We need to raise our voices to the world and let it be known that we are an industry which helps to uplift and advance the cause of humankind, which has been, in part, accomplished by using business aviation. Aviation is one of the pillars of the incredible journey humankind has achieved. And this continues to be true today more than ever. Business aviation has played a pivotal role in bringing us to this juncture. I am not going to be shamed into thinking or believing that, somehow, this was the wrong path and vehicle. We know who we are and what we do.
If we don’t turn the corner on this issue and just continue to be defensive, the problem will persist or may even worsen in the years to come. Let’s begin by asking a simple question: Are we proud of our industry? If the answer is yes, then we need to display this on our faces and hold our heads up high. We can no longer run to work or to the airport or the hangar with one hand covering our face because we don’t want anyone to see us going to work on private aircraft. We need to educate our users and operators to stand up to the nay sayers and their misinformed rhetoric.
There will always be operations that rely on the privacy that business aviation affords. Safety, security, and world markets depend on the anonymity that private aviation provides its end users and their movements. Today, we still have aircraft owners and users who are very sheepish about people knowing that they use business aircraft. They feel forced to hide and fly incognito. This type of operation creates a culture of guilt and shamefulness. But why? Are we doing something wrong? Obviously, we are not, so nothing should prevent us from touting the substantial benefits of business aviation.

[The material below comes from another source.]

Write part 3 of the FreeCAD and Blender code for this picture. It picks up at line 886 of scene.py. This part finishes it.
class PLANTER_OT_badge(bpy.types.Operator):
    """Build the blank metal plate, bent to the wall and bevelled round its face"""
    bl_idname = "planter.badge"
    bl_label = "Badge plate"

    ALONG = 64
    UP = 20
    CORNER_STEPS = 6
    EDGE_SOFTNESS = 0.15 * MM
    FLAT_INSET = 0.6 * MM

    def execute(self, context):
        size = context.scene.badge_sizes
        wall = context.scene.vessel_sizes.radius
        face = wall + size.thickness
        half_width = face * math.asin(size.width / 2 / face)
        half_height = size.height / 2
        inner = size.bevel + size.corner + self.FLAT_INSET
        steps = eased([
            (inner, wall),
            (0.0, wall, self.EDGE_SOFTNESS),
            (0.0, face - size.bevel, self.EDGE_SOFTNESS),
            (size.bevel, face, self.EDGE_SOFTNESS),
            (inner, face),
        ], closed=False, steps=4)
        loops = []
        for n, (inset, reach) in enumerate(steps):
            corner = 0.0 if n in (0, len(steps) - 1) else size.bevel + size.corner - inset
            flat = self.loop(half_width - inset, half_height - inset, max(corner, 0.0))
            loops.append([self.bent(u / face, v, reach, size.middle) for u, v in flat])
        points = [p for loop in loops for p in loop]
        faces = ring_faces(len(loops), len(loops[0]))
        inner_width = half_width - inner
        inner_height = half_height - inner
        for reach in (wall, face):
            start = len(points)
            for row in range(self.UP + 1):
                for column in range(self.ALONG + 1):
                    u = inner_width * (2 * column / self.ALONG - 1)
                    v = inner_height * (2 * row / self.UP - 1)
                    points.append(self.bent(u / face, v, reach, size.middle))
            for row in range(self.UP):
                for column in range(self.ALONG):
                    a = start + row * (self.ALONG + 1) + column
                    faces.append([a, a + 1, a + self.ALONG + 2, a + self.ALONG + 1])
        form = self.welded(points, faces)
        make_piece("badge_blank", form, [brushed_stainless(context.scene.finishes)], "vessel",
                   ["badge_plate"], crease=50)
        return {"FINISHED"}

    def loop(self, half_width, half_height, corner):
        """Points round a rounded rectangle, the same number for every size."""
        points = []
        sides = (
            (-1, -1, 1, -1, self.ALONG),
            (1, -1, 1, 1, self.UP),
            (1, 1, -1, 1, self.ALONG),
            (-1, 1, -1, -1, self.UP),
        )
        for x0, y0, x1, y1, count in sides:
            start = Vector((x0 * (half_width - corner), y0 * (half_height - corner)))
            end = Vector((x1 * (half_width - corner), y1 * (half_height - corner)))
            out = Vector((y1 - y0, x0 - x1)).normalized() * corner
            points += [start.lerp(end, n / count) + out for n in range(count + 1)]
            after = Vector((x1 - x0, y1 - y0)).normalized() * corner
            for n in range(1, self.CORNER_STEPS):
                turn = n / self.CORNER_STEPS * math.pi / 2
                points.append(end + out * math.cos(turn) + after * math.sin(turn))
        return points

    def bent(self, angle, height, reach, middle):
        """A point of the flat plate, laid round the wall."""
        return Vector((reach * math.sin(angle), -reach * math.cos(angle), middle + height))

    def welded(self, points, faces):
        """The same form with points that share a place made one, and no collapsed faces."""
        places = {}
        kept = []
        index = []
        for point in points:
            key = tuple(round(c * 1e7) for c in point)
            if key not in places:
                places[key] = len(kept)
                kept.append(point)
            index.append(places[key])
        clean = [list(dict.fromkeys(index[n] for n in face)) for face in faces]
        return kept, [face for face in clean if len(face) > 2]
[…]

But how can we show pride in what we do while we are self-imposing an untenable perception of something elite or solely for the wealthy. We are promoting our own self-loathing. Therefore, we need to display our well-earned pride. Only in doing so will we attract the future generation of business aviation professionals. When
we are outspoken about the industry’s long track record of success in emissions reduction, we can attract new investments in technologies that enhance efficiency and sustainability. We need to show the future possibilities that business aviation can bring to the world. This culture needs to be reversed, or else it will continue to hinder and harm our future.
Many may say, “Well, that’s why we have NBAA, NATA, EBAA, and other industry associations, to speak to our cause and defend us.” My fellow business aviation professionals, we cannot continue to defer this responsibility to our hard working and diligent industry associations. The forces against us are powerful and can be overwhelming. Unchecked, they can become louder and more powerful.
The demonstrators at EBACE this year were the same ones who attacked the GVA (Geneva, Switzerland) last year, damaging and chaining themselves to aircraft, to then take control of the narrative through the media with such statements as “private jets burn out future,” or “private jets drown our hope.”
We need to stand up alongside our organizations. We all need to belly up to the bar and start helping our associations. As an industry, we do a great job at educating ourselves within the industry, but we need to stop only preaching to the choir. We need to put a greater effort into educating the public as well as aircraft owners and users to stop being shamed into believing that they are somehow bad for flying private aircraft.
We need to rise and strategically build a constituency that understands the value we bring to the world and the global economy. The decision to hide and continue being sheepish is not going to bode well for our future and our industry’s.